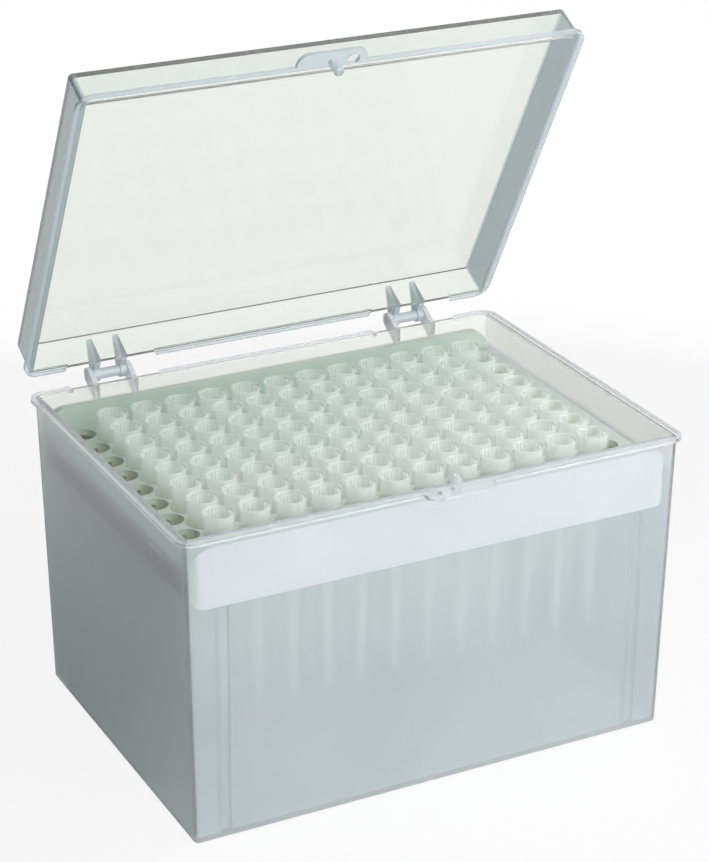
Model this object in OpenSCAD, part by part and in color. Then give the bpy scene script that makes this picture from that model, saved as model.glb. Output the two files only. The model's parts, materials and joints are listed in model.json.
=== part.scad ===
// Box of pipette tips: a thin moulded box with a hinged lid, a perforated rack that sits inside it
// on four ribs, and ninety-six tips that hang by their collars in the rack.
// Millimetres. The origin is the middle of the base, +Z is up and the catch faces -Y.

/* [Tips] */
// Tips along the length of the rack
tip_cols = 12; // [4:1:12]
// Tips across the width of the rack
tip_rows = 8; // [4:2:8]
// Distance between neighbouring tips
tip_pitch = 9; // [8.8:0.1:11]
// Length of a tip from its mouth to its point
tip_len = 51; // [40:0.5:56]
// Length of the collar at the mouth of a tip
collar_len = 10.9; // [8:0.1:13]
// Radius of the collar at the mouth
collar_mouth_r = 3.93; // [3.8:0.01:4.05]
// Radius of the collar at its foot
collar_foot_r = 3.72; // [3.5:0.01:3.78]
// Radius of the bore at the mouth, between the guide ribs
mouth_bore_r = 3.35; // [3.1:0.01:3.45]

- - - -

:: WORK TO COMPLETE ::
Using the data above, repeat every line exactly.

:: RIGHT ANSWER ::
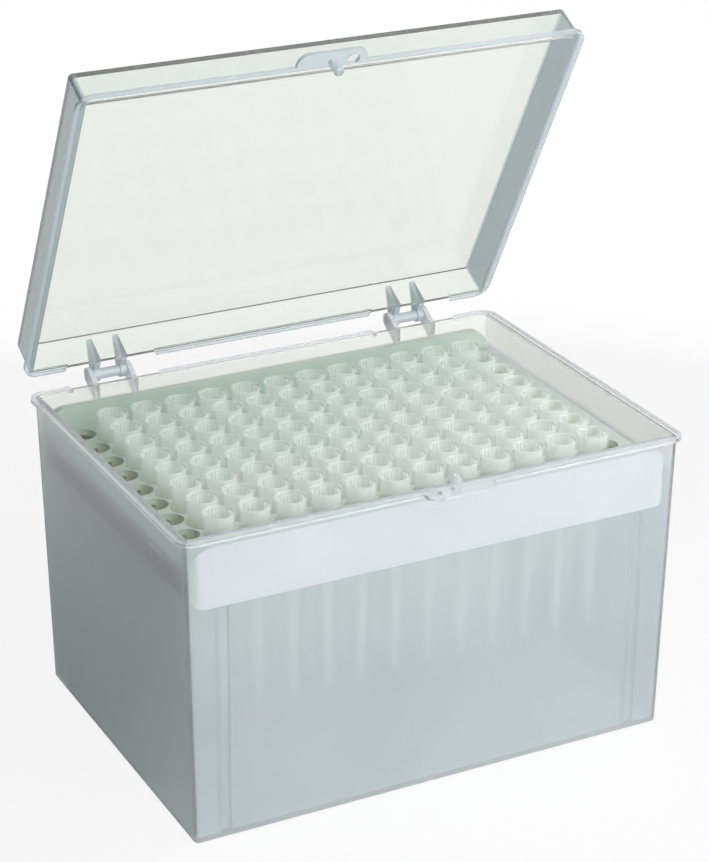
Model this object in OpenSCAD, part by part and in color. Then give the bpy scene script that makes this picture from that model, saved as model.glb. Output the two files only. The model's parts, materials and joints are listed in model.json.
=== part.scad ===
// Box of pipette tips: a thin moulded box with a hinged lid, a perforated rack that sits inside it
// on four ribs, and ninety-six tips that hang by their collars in the rack.
// Millimetres. The origin is the middle of the base, +Z is up and the catch faces -Y.

/* [Tips] */
// Tips along the length of the rack
tip_cols = 12; // [4:1:12]
// Tips across the width of the rack
tip_rows = 8; // [4:2:8]
// Distance between neighbouring tips
tip_pitch = 9; // [8.8:0.1:11]
// Length of a tip from its mouth to its point
tip_len = 51; // [40:0.5:56]
// Length of the collar at the mouth of a tip
collar_len = 10.9; // [8:0.1:13]
// Radius of the collar at the mouth
collar_mouth_r = 3.93; // [3.8:0.01:4.05]
// Radius of the collar at its foot
collar_foot_r = 3.72; // [3.5:0.01:3.78]
// Radius of the bore at the mouth, between the guide ribs
mouth_bore_r = 3.35; // [3.1:0.01:3.45]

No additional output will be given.